§ Data listing:

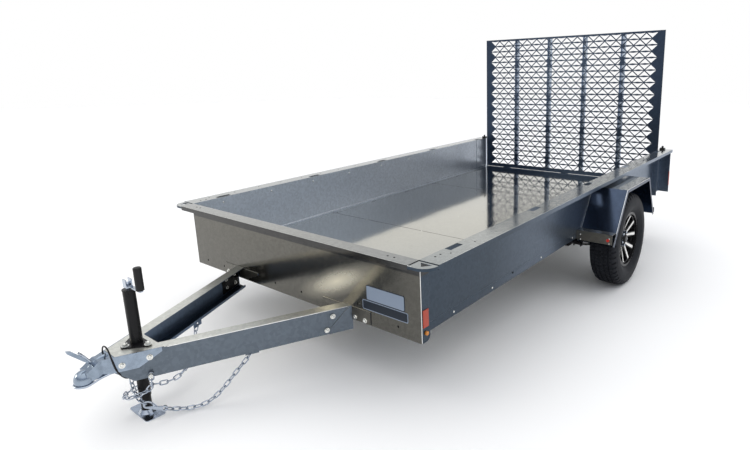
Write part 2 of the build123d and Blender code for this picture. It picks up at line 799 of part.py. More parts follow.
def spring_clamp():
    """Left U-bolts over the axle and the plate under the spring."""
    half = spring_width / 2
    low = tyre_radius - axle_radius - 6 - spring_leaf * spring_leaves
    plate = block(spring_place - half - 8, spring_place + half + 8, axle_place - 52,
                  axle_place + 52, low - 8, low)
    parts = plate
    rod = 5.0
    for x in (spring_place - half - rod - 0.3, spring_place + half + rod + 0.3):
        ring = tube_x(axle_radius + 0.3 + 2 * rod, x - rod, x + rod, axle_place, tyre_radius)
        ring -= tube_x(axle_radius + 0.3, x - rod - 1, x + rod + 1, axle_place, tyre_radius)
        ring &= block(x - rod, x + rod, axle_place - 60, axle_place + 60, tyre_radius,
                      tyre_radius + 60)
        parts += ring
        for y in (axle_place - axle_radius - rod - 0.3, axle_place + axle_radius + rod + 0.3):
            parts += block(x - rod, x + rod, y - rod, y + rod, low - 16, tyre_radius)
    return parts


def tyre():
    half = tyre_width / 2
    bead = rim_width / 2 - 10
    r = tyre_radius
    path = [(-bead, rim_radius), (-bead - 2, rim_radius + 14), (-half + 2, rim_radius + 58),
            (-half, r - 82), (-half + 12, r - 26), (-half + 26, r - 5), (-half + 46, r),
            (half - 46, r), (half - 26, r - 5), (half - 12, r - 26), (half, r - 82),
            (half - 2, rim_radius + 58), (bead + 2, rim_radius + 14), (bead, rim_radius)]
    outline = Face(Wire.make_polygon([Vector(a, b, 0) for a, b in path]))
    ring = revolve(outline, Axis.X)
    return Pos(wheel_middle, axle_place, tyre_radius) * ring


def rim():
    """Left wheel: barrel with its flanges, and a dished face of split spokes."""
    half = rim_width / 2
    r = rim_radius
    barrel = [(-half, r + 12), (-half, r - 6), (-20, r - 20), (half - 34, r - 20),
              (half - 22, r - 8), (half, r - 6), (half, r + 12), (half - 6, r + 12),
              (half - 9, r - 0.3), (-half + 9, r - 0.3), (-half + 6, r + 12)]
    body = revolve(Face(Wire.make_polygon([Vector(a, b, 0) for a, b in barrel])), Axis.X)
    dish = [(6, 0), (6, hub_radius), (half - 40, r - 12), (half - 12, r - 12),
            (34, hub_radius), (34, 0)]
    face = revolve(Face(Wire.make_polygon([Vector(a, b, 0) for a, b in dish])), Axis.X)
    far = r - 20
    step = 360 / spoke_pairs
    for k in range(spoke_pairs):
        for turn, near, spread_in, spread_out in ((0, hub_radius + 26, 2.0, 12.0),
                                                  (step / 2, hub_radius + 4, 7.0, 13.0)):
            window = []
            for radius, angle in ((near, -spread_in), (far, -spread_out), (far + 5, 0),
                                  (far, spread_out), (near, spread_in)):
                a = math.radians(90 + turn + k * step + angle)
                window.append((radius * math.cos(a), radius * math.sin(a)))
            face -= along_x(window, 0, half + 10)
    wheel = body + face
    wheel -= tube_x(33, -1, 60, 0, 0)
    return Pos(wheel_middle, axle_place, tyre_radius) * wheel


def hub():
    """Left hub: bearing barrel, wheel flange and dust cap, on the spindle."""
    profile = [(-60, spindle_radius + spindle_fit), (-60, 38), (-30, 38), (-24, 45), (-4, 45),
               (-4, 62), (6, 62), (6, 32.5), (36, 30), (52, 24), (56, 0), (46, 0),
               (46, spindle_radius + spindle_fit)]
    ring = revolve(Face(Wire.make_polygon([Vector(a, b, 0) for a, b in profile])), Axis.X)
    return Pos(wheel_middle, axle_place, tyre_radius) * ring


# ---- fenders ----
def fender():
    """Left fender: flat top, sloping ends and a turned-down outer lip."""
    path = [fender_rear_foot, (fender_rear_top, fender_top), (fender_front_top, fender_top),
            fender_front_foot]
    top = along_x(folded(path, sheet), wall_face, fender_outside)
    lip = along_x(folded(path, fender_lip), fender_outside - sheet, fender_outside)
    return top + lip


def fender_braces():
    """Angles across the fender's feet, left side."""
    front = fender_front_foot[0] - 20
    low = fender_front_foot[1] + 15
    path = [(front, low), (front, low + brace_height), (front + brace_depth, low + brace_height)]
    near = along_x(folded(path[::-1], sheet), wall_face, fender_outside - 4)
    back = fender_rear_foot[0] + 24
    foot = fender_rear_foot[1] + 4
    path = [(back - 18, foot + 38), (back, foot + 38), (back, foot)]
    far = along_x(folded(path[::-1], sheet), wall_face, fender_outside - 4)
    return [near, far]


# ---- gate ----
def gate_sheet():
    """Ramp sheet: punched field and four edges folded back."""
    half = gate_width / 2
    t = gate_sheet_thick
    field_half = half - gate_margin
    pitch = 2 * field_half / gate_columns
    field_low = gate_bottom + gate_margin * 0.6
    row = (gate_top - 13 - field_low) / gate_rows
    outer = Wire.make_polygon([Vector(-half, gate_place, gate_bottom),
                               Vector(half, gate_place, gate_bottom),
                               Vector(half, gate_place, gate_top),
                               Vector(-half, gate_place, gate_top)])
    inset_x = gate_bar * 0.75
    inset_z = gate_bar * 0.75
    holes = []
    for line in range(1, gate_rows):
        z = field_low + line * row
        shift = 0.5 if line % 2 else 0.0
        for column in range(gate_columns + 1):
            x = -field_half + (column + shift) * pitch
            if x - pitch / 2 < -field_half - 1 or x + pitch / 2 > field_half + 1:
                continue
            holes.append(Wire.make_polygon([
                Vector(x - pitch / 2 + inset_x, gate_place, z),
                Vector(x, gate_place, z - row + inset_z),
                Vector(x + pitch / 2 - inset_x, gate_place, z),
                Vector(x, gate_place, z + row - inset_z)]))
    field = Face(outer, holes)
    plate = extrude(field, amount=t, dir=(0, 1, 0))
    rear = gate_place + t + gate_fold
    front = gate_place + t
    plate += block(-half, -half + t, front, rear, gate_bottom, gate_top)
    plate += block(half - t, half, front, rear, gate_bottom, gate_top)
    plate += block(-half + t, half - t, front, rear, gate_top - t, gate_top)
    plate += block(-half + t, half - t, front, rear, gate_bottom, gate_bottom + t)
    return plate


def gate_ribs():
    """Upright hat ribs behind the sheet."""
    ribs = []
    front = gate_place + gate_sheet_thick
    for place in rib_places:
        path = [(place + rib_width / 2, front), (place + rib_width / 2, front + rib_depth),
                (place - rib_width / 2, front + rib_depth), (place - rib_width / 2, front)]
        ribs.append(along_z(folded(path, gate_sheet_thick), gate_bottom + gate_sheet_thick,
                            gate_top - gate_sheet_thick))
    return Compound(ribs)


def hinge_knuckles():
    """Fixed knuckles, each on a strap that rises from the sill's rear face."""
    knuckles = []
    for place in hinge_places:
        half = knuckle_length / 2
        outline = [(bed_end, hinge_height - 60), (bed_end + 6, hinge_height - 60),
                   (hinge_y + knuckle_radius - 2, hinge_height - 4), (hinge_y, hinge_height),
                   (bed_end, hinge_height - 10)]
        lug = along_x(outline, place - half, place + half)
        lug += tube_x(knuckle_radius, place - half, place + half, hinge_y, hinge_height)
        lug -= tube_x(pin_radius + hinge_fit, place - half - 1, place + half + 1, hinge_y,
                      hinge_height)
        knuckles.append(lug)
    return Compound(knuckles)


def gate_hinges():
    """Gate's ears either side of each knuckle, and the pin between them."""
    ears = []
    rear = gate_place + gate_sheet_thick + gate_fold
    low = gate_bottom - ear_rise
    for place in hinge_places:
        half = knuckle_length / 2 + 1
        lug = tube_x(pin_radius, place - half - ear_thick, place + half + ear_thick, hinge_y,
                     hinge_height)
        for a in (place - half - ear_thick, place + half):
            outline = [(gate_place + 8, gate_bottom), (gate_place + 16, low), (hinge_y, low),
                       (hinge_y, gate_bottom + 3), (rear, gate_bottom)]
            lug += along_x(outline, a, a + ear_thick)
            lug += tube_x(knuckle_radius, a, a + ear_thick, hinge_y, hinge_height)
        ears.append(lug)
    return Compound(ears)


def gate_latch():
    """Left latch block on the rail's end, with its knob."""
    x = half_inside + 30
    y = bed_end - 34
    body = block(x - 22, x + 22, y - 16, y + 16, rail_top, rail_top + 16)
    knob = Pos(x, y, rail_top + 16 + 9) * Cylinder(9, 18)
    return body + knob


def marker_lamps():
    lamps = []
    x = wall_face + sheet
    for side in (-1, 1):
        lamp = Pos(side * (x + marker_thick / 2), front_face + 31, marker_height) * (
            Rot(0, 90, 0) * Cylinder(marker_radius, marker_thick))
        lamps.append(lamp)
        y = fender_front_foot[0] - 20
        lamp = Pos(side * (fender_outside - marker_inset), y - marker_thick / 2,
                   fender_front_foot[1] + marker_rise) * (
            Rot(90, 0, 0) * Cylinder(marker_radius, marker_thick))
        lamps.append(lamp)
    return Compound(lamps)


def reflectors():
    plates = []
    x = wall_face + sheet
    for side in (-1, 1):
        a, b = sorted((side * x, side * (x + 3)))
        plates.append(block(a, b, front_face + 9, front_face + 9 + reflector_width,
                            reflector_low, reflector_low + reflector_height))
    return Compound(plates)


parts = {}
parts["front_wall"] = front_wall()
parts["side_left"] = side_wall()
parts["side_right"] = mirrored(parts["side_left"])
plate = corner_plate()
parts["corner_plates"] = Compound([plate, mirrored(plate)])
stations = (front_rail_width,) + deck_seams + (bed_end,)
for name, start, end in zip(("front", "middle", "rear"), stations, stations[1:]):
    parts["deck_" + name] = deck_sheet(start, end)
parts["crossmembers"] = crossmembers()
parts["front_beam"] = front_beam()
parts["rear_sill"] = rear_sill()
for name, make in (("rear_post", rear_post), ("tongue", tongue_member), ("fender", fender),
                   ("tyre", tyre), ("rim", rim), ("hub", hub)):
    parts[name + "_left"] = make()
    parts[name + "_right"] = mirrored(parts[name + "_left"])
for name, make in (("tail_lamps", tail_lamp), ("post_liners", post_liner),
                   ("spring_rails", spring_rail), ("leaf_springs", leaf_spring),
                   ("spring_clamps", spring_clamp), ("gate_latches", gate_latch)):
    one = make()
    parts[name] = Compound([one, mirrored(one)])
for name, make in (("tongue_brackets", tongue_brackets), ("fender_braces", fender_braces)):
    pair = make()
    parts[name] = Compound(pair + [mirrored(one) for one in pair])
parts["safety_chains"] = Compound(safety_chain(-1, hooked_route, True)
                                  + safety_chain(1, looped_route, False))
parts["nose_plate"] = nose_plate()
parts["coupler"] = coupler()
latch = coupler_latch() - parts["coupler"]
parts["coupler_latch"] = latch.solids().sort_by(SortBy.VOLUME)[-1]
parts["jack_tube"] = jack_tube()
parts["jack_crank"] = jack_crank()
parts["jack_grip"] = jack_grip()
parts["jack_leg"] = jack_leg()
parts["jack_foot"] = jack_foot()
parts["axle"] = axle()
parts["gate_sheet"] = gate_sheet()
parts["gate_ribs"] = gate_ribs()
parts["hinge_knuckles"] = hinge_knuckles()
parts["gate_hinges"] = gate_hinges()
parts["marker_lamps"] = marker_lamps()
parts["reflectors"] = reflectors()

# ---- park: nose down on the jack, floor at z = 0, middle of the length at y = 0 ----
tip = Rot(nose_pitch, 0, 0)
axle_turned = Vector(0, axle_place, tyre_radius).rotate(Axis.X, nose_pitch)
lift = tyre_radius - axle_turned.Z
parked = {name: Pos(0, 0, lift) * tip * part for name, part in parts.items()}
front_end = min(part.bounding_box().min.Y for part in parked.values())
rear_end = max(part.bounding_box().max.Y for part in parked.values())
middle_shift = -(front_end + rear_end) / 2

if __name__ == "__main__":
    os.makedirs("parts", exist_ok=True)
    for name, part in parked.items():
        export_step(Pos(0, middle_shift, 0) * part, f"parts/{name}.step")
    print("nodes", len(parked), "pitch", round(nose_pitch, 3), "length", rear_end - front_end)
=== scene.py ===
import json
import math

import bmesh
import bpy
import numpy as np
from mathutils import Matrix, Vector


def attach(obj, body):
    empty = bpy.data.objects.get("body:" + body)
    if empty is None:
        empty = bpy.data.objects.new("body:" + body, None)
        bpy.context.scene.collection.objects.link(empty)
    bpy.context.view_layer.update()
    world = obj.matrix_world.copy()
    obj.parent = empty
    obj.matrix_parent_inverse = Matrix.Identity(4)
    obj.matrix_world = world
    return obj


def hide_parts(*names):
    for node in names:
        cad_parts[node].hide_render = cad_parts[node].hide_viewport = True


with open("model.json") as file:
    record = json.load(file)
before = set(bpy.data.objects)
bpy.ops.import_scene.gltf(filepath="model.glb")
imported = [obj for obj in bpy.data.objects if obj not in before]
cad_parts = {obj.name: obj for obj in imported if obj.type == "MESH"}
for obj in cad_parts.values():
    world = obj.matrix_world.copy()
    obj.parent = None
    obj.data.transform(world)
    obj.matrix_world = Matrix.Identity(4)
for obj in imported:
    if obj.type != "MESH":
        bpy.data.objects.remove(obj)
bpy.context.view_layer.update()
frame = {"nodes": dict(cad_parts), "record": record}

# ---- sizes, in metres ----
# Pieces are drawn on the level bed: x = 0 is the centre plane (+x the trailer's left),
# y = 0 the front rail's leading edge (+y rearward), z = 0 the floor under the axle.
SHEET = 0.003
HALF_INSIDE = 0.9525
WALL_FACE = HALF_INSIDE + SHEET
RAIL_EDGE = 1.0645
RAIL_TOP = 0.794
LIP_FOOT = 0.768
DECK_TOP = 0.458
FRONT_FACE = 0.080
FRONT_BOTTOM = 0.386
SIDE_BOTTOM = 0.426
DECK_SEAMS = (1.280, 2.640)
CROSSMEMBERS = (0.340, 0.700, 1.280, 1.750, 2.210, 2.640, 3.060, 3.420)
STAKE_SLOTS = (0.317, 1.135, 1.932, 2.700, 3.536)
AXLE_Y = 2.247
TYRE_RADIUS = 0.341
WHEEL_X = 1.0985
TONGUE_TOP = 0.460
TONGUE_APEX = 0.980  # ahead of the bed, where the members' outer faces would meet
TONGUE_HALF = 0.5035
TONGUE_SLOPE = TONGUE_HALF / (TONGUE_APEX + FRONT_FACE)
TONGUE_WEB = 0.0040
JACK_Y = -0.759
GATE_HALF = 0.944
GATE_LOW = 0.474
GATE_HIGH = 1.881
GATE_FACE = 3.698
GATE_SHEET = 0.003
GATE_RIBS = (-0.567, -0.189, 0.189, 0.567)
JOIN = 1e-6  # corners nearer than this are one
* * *
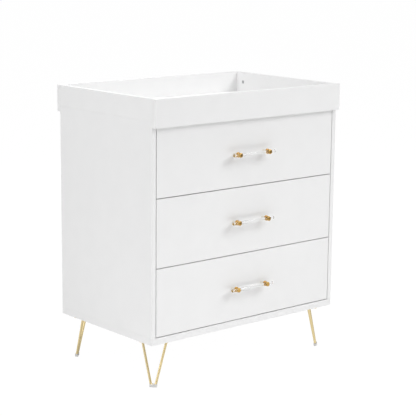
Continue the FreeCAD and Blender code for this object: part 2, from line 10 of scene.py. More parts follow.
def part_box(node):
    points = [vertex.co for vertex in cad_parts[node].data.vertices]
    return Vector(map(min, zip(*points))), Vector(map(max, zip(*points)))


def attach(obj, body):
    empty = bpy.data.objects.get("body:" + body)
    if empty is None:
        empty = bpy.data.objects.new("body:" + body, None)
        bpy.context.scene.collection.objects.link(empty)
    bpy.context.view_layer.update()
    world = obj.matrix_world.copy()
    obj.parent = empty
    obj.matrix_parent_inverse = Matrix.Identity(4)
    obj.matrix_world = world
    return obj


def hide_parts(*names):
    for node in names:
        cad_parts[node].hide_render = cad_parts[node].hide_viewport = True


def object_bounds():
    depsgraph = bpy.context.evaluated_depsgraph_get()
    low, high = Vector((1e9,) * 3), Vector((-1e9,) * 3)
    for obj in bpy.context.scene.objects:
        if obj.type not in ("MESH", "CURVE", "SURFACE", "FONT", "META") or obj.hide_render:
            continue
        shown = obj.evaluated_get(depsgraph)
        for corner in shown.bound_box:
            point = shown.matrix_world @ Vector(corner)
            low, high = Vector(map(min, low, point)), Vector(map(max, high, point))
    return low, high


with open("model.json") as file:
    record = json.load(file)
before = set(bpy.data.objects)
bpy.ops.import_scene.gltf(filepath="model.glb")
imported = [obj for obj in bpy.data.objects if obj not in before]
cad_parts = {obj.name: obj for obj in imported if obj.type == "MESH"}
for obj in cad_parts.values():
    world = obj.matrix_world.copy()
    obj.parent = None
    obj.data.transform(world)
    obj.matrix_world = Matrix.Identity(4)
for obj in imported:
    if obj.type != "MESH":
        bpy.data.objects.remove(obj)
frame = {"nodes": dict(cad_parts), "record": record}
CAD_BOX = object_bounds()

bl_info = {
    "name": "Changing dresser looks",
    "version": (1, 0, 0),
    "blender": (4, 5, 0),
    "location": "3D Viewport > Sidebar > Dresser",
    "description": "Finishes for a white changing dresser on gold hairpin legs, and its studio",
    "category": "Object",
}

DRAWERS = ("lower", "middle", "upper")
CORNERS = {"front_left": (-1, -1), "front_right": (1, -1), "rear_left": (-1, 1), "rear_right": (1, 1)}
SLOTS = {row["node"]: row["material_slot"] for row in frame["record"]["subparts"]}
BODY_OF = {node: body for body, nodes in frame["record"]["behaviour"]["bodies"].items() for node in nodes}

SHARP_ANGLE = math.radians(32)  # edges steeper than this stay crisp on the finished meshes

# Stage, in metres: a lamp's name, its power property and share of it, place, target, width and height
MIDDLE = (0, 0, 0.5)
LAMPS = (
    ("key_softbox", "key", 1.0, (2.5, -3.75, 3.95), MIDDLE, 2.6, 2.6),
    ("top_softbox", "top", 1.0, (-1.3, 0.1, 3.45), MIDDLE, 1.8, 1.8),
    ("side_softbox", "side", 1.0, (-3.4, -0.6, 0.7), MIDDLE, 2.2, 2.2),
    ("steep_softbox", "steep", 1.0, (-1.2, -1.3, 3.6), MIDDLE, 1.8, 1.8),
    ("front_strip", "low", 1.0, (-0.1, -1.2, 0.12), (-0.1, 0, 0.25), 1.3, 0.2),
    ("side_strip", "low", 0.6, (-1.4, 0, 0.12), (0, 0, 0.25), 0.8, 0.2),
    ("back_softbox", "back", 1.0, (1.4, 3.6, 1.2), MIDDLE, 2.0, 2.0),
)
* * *
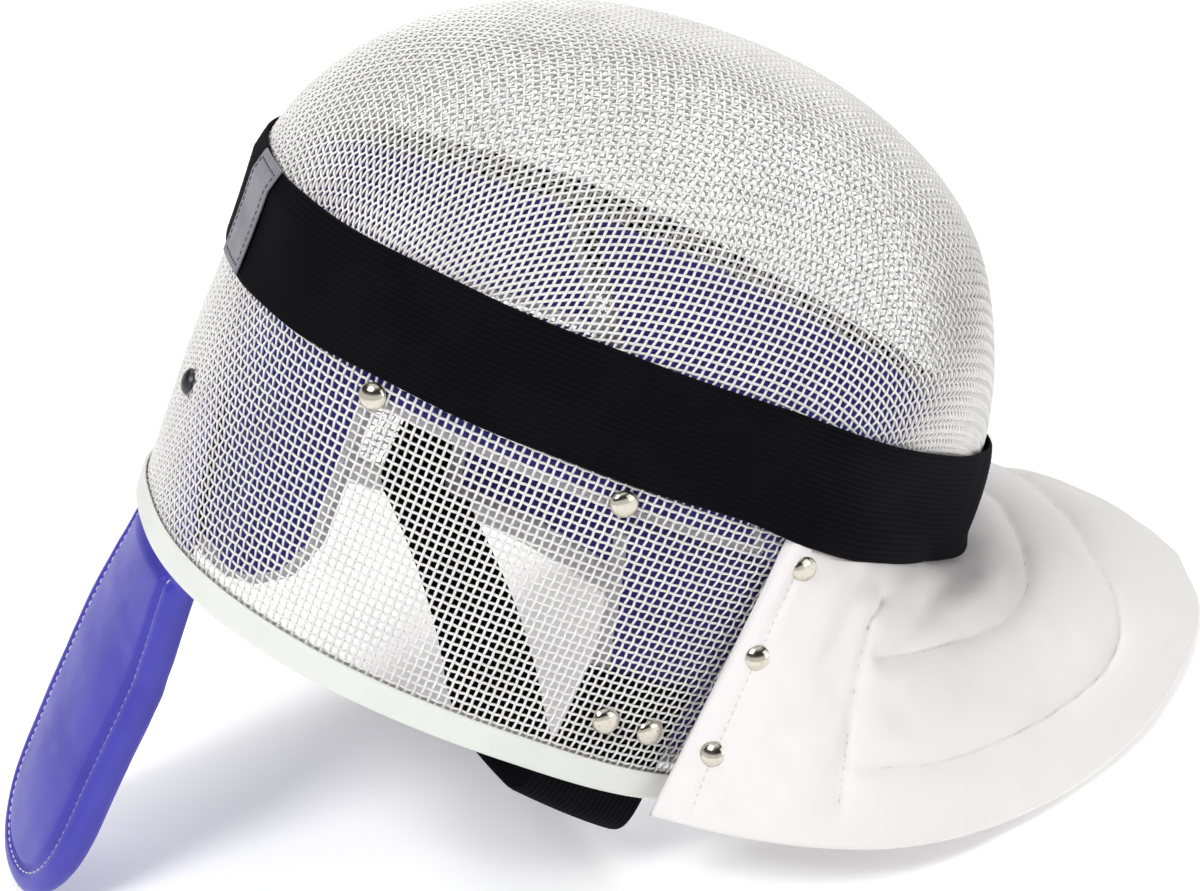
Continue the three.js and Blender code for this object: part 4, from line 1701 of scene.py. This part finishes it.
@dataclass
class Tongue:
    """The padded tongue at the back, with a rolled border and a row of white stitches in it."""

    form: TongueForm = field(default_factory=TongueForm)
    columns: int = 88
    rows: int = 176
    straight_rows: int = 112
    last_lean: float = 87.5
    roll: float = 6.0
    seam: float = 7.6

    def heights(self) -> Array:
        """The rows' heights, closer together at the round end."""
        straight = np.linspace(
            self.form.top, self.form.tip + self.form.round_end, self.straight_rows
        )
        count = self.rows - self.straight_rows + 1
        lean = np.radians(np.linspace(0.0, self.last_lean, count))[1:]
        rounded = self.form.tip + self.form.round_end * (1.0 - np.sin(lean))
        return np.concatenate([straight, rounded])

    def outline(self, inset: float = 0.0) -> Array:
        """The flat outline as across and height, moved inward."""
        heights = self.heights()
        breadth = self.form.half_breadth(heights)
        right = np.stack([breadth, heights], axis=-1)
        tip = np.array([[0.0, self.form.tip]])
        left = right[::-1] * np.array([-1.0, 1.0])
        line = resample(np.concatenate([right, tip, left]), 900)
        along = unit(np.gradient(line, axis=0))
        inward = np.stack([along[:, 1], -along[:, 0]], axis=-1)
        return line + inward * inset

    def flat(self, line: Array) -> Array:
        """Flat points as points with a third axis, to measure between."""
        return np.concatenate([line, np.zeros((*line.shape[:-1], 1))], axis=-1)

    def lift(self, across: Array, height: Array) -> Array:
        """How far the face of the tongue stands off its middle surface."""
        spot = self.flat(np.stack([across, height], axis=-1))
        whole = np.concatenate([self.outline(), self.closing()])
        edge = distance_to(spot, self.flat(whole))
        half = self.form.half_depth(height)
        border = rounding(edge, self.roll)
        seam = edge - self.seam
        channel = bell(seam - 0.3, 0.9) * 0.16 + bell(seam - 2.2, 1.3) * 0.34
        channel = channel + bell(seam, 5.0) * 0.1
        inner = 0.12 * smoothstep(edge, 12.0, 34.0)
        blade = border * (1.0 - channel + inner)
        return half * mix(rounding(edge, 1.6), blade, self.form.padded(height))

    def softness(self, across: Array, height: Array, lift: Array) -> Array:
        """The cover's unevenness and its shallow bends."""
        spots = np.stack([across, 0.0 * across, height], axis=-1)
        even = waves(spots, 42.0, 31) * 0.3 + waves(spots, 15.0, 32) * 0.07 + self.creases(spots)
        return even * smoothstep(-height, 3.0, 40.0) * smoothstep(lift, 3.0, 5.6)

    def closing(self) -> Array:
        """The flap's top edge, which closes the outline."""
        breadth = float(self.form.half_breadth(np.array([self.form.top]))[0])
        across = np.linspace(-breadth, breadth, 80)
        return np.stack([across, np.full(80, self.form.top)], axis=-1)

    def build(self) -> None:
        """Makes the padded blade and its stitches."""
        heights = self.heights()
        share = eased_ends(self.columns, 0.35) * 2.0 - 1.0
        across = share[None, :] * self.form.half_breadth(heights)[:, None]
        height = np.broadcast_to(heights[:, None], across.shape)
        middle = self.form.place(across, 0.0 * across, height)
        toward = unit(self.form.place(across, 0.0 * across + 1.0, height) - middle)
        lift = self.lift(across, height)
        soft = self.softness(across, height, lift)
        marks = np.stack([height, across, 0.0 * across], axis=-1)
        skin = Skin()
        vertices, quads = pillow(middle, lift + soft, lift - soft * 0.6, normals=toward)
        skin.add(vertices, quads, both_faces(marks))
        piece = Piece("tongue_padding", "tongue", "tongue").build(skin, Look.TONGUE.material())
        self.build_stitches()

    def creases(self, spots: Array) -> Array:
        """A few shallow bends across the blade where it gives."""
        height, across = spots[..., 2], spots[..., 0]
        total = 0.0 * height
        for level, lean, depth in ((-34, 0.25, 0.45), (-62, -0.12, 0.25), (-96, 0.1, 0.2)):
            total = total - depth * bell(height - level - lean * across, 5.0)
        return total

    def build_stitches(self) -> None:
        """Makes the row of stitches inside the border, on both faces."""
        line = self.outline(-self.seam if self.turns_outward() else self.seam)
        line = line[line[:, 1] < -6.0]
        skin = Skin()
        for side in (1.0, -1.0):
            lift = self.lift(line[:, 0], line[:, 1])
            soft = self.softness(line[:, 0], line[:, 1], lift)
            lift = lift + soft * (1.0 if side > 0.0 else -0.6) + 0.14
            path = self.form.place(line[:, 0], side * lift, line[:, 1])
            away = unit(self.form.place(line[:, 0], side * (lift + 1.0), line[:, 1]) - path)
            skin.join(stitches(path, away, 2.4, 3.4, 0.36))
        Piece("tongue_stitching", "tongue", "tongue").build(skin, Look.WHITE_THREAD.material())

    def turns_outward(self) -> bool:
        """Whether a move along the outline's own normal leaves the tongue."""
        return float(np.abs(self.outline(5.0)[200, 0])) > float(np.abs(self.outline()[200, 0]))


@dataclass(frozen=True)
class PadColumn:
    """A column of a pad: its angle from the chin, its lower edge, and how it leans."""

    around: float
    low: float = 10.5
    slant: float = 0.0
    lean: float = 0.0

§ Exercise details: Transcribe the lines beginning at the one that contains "Continue the three.js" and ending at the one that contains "np.zeros((*line.shape[:-1], 1))], axis=-1)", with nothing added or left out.

§ The completed task:
Continue the three.js and Blender code for this object: part 4, from line 1701 of scene.py. This part finishes it.
@dataclass
class Tongue:
    """The padded tongue at the back, with a rolled border and a row of white stitches in it."""

    form: TongueForm = field(default_factory=TongueForm)
    columns: int = 88
    rows: int = 176
    straight_rows: int = 112
    last_lean: float = 87.5
    roll: float = 6.0
    seam: float = 7.6

    def heights(self) -> Array:
        """The rows' heights, closer together at the round end."""
        straight = np.linspace(
            self.form.top, self.form.tip + self.form.round_end, self.straight_rows
        )
        count = self.rows - self.straight_rows + 1
        lean = np.radians(np.linspace(0.0, self.last_lean, count))[1:]
        rounded = self.form.tip + self.form.round_end * (1.0 - np.sin(lean))
        return np.concatenate([straight, rounded])

    def outline(self, inset: float = 0.0) -> Array:
        """The flat outline as across and height, moved inward."""
        heights = self.heights()
        breadth = self.form.half_breadth(heights)
        right = np.stack([breadth, heights], axis=-1)
        tip = np.array([[0.0, self.form.tip]])
        left = right[::-1] * np.array([-1.0, 1.0])
        line = resample(np.concatenate([right, tip, left]), 900)
        along = unit(np.gradient(line, axis=0))
        inward = np.stack([along[:, 1], -along[:, 0]], axis=-1)
        return line + inward * inset

    def flat(self, line: Array) -> Array:
        """Flat points as points with a third axis, to measure between."""
        return np.concatenate([line, np.zeros((*line.shape[:-1], 1))], axis=-1)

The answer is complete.